Shakespeare's history plays must be in vogue in the Twin Cities right now, this is the third I've seen in a little over a year. Henry V is chronologically placed between the other two I've seen recently: Henry IV Part I (Ten Thousand Things), which focuses on Henry V's father and in which Henry V is portrayed as a kind of a frat boy prince, not ready to be king; and Richard III (Theater in the Round), which takes place 70 years and about four monarchs later (it's complicated). Here we see Henry V inherit the throne from his deceased father, and try to become worthy of it by warring with and attempting to win France for England. Gone is the playboy of Henry IV, this Henry V emerges as a hero and leader.

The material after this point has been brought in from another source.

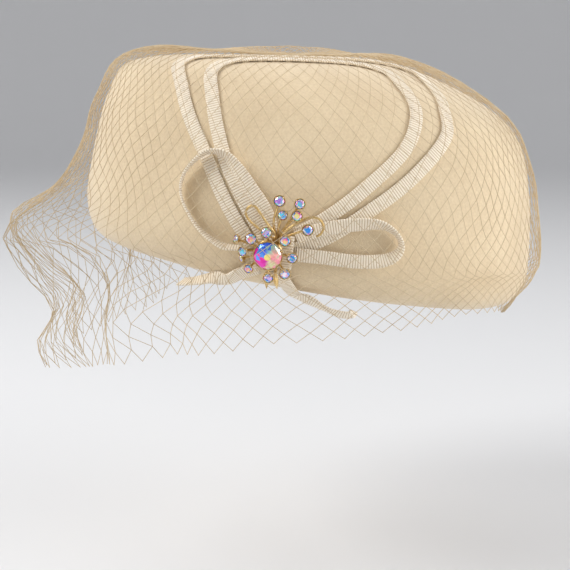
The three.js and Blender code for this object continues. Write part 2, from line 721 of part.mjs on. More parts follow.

|all of the Henrys (photo by Charles Gorrill)|
As is usual for my first time experiencing a Shakespeare play, I had a bit of a hard time following all of the characters and events, and my ear had a bit of a hard time switching from one accent to another. Yet I was able to follow the gist of the storytelling and the spirit of war, brotherhood, and hard-won victory, thanks to the clear direction (and, I assume, adaptation) by Matt Sciple. And it's fun to recognize phrases such as "once more unto the breach" and "we few, we happy few," which once again reminds me of how many of our common English idioms come from Shakespeare, and how much he has shaped our language and theater.
This original and inventive Henry V continues through November 20 at the new Crane Theater in Northeast Minneapolis.